While speaking with the suspect, Peach stated in his report, he noticed that Lindsey’s eyes were “red and glossy” and that an “odor of alcoholic beverage was emanating from his breath.”

Lindsey again refused a field sobriety test, he added, and was placed under arrest for suspicion of DUI.

Peach stated he searched Lindsey’s wallet to remove the suspect’s driver’s license and discovered a clear plastic bag that contained a white powdery substance that later field-tested positive for cocaine.

The weight of the package, the report states, was slightly more than half a gram.

After charging him with DUI and cocaine possession, Peach wrote that he transported Lindsey to jail, but he needed to roll down both rear windows in his patrol car because the alcohol odor was “so intense.”

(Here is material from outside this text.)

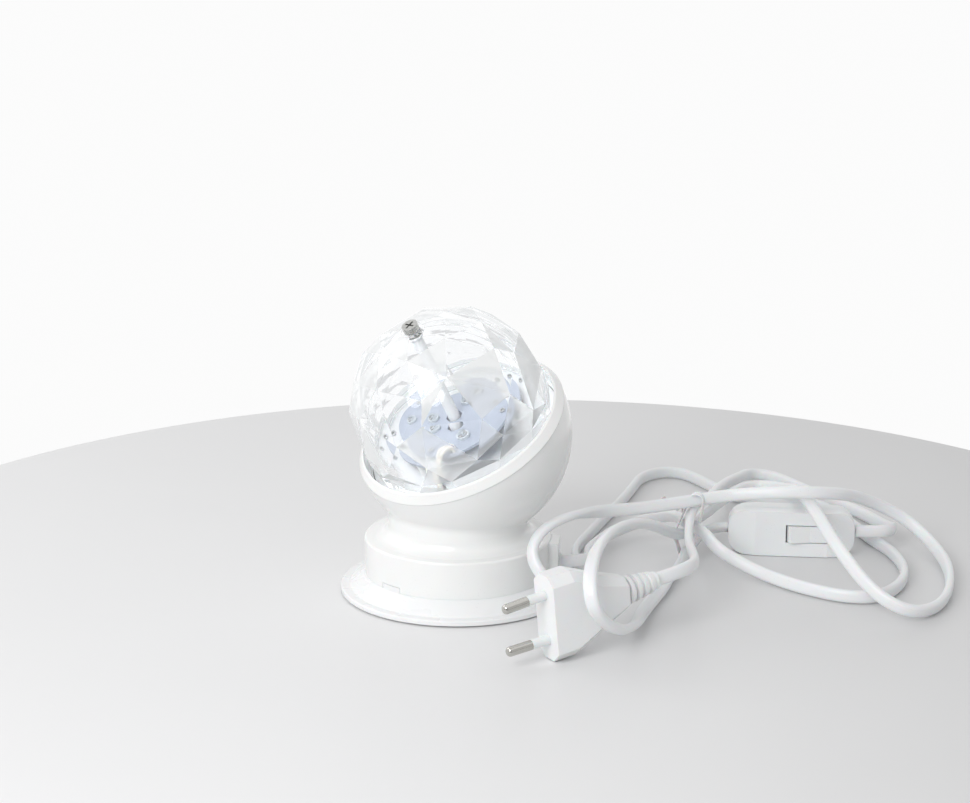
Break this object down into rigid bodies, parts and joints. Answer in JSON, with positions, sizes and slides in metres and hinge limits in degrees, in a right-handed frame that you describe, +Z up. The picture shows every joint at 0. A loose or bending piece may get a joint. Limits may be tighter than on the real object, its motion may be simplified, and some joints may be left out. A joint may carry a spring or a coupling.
{
  "type": "disco light",
  "caption": "Small white disco light: a clear faceted dome turns on a leaning round head, with a long white mains cord, in-line switch and two-pin plug.",
  "frame": {"origin": "on the table under the middle of the round foot", "axes": "+Z up, the dome leans towards -Y, the cord leaves the drum towards +X +Y"},
  "size_m": [0.2183, 0.2778, 0.1223],
  "materials": {
    "white_abs": "gloss",
    "base_white": "satin",
    "clear_plastic": "clear",
    "clear_lens": "clear",
    "rubber_grey": "matte",
    "nickel": "polished",
    "steel": "plain",
    "brass": "satin",
    "white_matte": "matte",
    "board_white": "solder mask",
    "board_green": "solder mask",
    "emitter_yellow": "gloss",
    "copper": "enamelled",
    "nylon_black": "matte",
    "nylon_natural": "matte",
    "magnet": "dark",
    "part_yellow": "satin",
    "part_blue": "satin",
    "core_brown": "satin",
    "lead_cream": "satin",
    "cord_white": "satin",
    "switch_white": "satin",
    "tie_white": "satin",
    "sleeve_white": "satin",
    "chrome": "polished"
  },
  "bodies": {
    "lamp": {"base_plate": "base_white", "rubber_feet": "rubber_grey", "housing": "white_abs", "rim_ring": "white_abs", "deck": "white_matte", "deck_screws": "steel", "light_board": "board_white", "board_screws": "steel", "emitters": "emitter_yellow", "emitter_lenses": "clear_lens", "motor_case": "steel", "motor_cover": "steel", "motor_screws": "steel", "coil_bobbin": "nylon_black", "coil_winding": "copper", "gear_plate": "steel", "gear_pins": "steel", "driver_board": "board_green", "driver_screws": "steel", "capacitors": "part_yellow", "terminal_block": "part_blue", "light_leads": "lead_cream", "motor_leads": "lead_cream", "mains_cores": "core_brown", "cord_clamp": "white_matte", "clamp_screws": "steel", "cord_bush": "white_matte", "cord_lamp_side": "cord_white", "cord_plug_side": "cord_white", "cord_tie": "tie_white", "switch_front": "switch_white", "switch_back": "switch_white", "switch_screws": "steel", "switch_contacts": "brass", "switch_cores": "core_brown", "rocker_pin": "steel", "plug_body": "switch_white", "pin_sleeves": "sleeve_white", "plug_pins": "chrome", "plug_boot": "switch_white"},
    "dome_head": {"dome": "clear_plastic", "dome_post": "white_matte", "dome_screw": "nickel", "output_gear": "nylon_natural", "output_shaft": "steel"},
    "idler": {"idler_gear": "nylon_natural"},
    "rotor": {"rotor_magnet": "magnet", "rotor_pinion": "nylon_natural"},
    "rocker_body": {"rocker": "switch_white"}
  },
  "joints": [
    {"name": "dome_spin", "type": "hinge", "parent": "lamp", "child": "dome_head", "pos_m": [0, 0, 0.0728], "axis": [0, -0.515, 0.8572], "continuous": true},
    {"name": "idler_spin", "type": "hinge", "parent": "lamp", "child": "idler", "pos_m": [0.01215, 0, 0.0728], "axis": [0, -0.515, 0.8572], "continuous": true},
    {"name": "rotor_spin", "type": "hinge", "parent": "lamp", "child": "rotor", "pos_m": [0, 0, 0.0728], "axis": [0, -0.515, 0.8572], "continuous": true},
    {"name": "switch_rocker", "type": "hinge", "parent": "lamp", "child": "rocker_body", "pos_m": [0.0836, 0.13792, 0.0105], "axis": [0, 0, 1], "range_deg": [-16, 0]}
  ],
  "couplings": [
    {"joint": "idler_spin", "follows": "dome_spin", "ratio": -4.4},
    {"joint": "rotor_spin", "follows": "dome_spin", "ratio": 22}
  ]
}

Lindsey twice refused to take a breathalyzer test at the jail, Peach reported.

According to the biographies on their company website – before it was removed – Massey and Romans both joined Raymond James in 1998.

Massey, a University of Florida graduate who earned an MBA from Rollins College, is a certified financial planner and a member of the Estate Planning Council of Indian River County.

His father, Edwin, was president of Indian River State College for more than 31 years before retiring in August 2020.

Romans grew up in Titusville before attending Birmingham Southern College, where played baseball and was inducted into the school’s Sports Hall of Fame in 2002. He spent one season in the minor leagues as a third baseman in the Philadelphia Phillies organization before joining Raymond James as a financial advisor.

He has a bachelor’s degree in economics.

Both Massey and Romans are married with children, and they’ve coached and sponsored Little League baseball teams, locally.